(Some records)
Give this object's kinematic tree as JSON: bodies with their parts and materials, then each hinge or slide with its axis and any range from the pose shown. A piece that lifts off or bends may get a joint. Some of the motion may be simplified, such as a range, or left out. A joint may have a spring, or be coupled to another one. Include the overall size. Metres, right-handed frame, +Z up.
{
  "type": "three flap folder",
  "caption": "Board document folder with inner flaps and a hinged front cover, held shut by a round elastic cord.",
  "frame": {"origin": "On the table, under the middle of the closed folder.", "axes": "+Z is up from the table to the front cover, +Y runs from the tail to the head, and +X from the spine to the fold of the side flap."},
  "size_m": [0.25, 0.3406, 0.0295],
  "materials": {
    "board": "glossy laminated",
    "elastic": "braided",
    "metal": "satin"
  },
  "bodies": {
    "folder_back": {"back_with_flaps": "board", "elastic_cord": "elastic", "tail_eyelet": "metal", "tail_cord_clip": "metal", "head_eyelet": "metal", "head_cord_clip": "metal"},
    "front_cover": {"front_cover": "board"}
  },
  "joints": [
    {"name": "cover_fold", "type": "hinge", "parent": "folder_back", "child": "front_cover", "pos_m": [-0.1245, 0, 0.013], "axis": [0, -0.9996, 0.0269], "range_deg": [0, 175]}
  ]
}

==

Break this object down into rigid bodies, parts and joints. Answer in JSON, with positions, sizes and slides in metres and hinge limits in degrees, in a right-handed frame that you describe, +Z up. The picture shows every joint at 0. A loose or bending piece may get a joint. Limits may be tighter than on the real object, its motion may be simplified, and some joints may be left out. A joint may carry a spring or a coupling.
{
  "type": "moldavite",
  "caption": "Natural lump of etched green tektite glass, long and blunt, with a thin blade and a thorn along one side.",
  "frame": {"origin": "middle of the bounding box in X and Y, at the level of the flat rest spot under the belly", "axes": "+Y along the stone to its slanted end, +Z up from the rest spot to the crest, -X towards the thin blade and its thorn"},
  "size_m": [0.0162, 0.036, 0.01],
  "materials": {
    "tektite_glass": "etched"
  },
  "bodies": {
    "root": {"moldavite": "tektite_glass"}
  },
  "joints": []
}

---

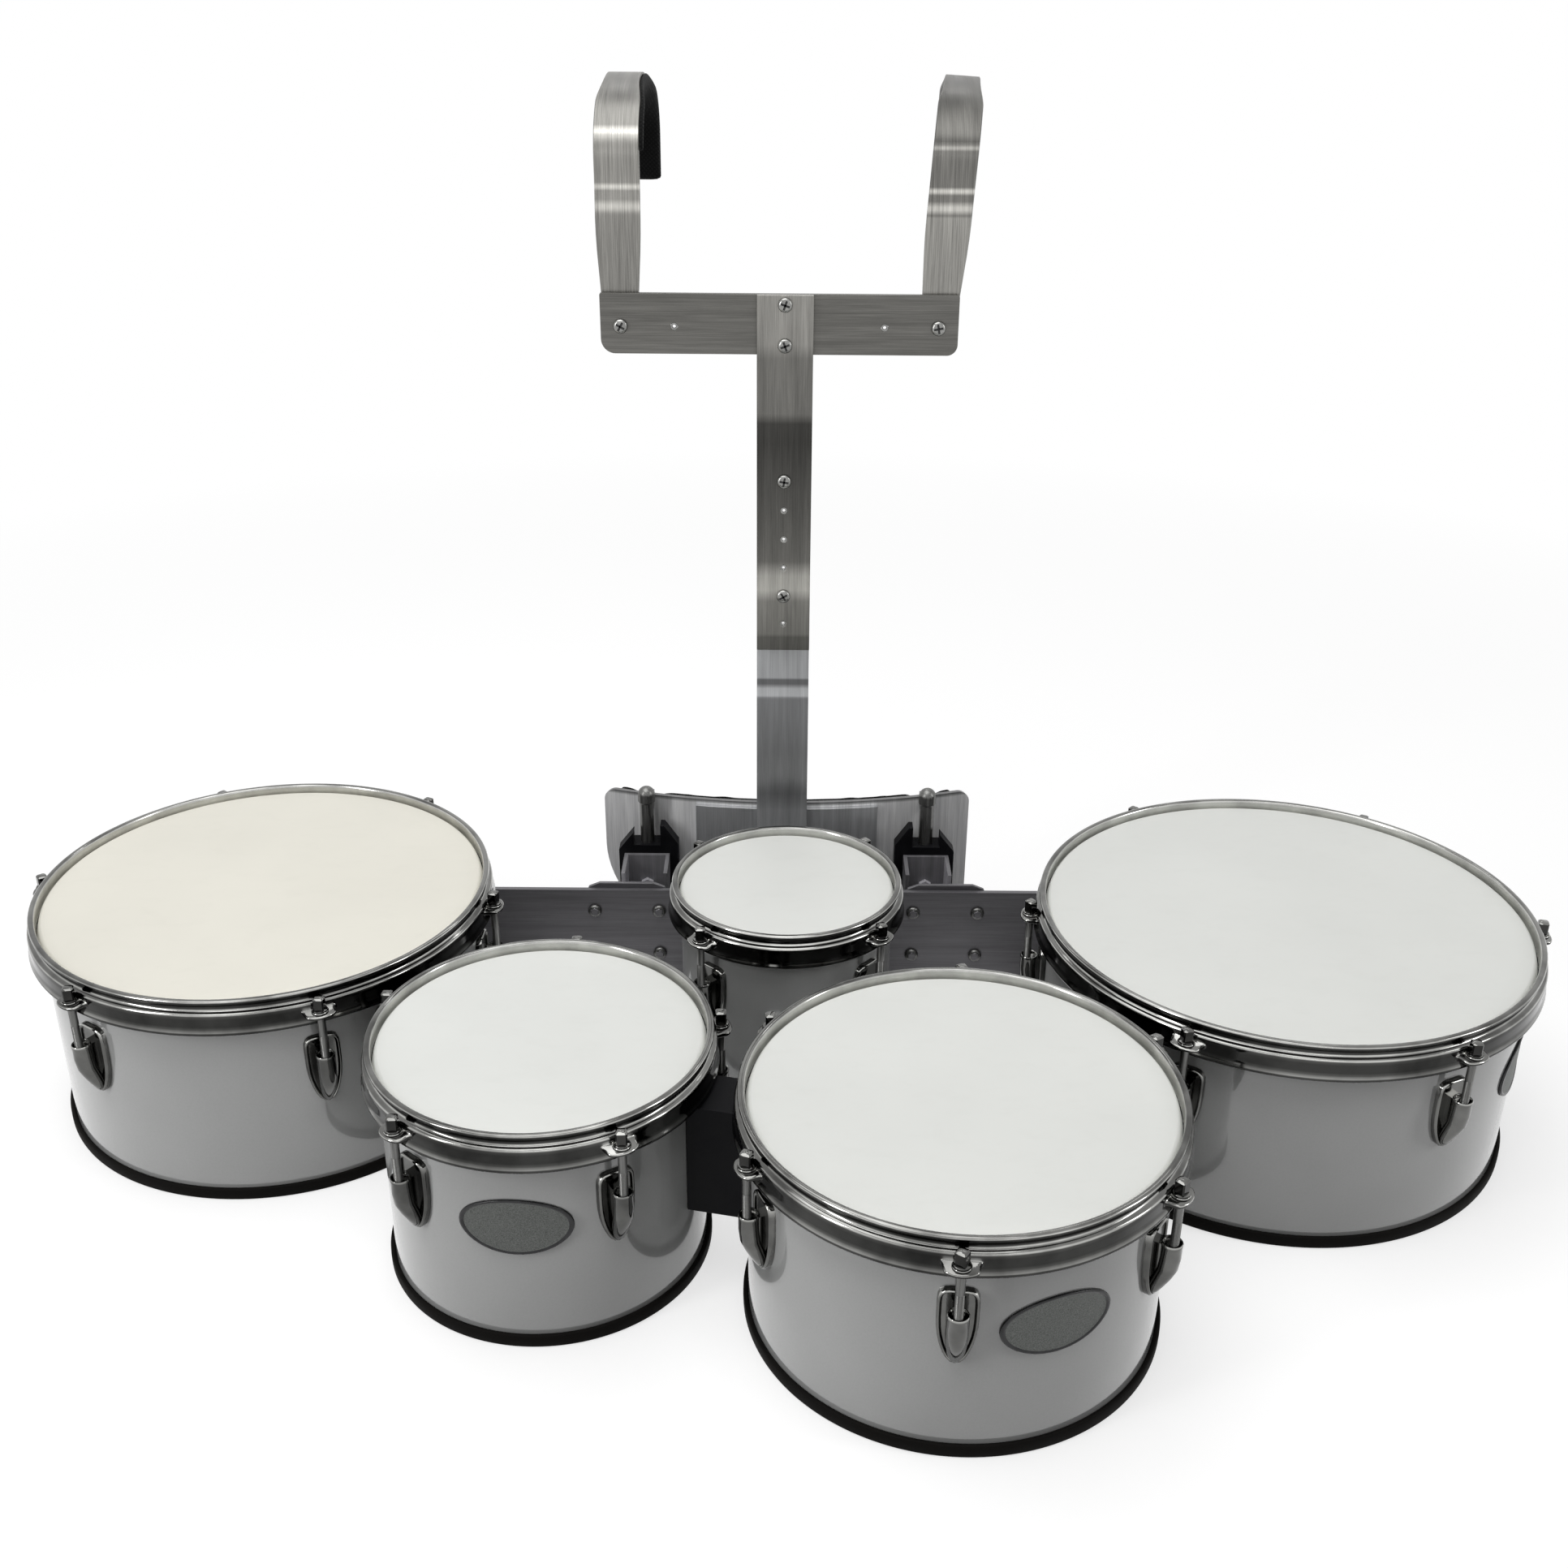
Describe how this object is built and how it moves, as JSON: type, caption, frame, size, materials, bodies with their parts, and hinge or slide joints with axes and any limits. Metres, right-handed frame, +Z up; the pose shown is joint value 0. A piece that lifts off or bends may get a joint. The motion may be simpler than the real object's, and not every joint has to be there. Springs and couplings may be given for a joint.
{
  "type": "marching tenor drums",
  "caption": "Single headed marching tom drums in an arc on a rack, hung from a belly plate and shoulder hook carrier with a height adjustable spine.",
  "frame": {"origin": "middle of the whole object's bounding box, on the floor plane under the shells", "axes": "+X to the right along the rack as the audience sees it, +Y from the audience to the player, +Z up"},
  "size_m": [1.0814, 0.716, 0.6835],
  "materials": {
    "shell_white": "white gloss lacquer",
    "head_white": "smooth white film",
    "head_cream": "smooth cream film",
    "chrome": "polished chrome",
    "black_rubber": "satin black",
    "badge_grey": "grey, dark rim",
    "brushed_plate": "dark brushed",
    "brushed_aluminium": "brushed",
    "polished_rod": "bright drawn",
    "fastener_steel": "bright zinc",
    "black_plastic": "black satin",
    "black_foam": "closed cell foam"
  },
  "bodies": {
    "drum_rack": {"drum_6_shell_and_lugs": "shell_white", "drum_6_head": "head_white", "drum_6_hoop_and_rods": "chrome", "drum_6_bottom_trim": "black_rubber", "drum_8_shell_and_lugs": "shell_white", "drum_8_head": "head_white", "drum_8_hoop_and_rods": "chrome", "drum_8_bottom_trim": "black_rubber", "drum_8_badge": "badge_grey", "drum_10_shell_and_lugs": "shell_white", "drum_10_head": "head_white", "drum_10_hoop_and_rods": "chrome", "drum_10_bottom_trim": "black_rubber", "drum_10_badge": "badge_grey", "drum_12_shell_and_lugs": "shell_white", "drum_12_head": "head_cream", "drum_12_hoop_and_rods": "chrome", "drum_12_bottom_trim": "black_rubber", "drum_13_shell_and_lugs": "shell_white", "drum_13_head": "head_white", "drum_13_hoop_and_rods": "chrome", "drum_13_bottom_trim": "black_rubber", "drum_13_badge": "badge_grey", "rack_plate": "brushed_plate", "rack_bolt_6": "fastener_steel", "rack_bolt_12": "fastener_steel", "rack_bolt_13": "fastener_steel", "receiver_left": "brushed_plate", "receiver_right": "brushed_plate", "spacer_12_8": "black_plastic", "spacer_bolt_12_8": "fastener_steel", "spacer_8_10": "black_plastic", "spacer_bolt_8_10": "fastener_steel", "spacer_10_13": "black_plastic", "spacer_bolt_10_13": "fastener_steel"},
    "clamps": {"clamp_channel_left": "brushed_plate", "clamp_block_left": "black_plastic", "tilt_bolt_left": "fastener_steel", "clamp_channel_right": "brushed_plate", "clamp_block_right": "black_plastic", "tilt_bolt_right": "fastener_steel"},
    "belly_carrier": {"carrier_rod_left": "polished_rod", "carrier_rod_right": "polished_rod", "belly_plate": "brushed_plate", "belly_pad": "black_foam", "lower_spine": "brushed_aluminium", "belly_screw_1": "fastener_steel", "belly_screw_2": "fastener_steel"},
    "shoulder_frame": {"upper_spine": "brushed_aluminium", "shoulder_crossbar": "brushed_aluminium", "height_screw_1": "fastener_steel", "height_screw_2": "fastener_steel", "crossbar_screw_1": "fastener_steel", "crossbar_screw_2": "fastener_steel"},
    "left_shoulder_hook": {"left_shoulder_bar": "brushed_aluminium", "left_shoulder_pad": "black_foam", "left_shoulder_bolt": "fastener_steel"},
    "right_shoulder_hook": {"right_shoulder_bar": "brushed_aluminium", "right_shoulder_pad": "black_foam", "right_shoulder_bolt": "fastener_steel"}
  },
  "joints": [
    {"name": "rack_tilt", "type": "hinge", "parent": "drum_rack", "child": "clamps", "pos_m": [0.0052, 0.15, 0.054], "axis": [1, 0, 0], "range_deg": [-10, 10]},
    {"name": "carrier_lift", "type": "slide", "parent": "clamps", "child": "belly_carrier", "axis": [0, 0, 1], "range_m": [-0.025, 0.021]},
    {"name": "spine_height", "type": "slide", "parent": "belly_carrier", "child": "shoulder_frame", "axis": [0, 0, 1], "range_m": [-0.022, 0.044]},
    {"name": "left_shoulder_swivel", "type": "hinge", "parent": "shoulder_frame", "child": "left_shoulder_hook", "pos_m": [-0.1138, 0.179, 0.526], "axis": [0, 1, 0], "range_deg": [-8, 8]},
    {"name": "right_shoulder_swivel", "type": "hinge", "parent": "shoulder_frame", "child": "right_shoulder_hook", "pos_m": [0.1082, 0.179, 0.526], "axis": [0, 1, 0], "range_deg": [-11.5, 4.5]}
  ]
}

#### TASK TO CARRY OUT:
Every line above that contains the word "shown" should be reported.

#### OUTPUT FOR THIS EXERCISE:
Give this object's kinematic tree as JSON: bodies with their parts and materials, then each hinge or slide with its axis and any range from the pose shown. A piece that lifts off or bends may get a joint. Some of the motion may be simplified, such as a range, or left out. A joint may have a spring, or be coupled to another one. Include the overall size. Metres, right-handed frame, +Z up.
Describe how this object is built and how it moves, as JSON: type, caption, frame, size, materials, bodies with their parts, and hinge or slide joints with axes and any limits. Metres, right-handed frame, +Z up; the pose shown is joint value 0. A piece that lifts off or bends may get a joint. The motion may be simpler than the real object's, and not every joint has to be there. Springs and couplings may be given for a joint.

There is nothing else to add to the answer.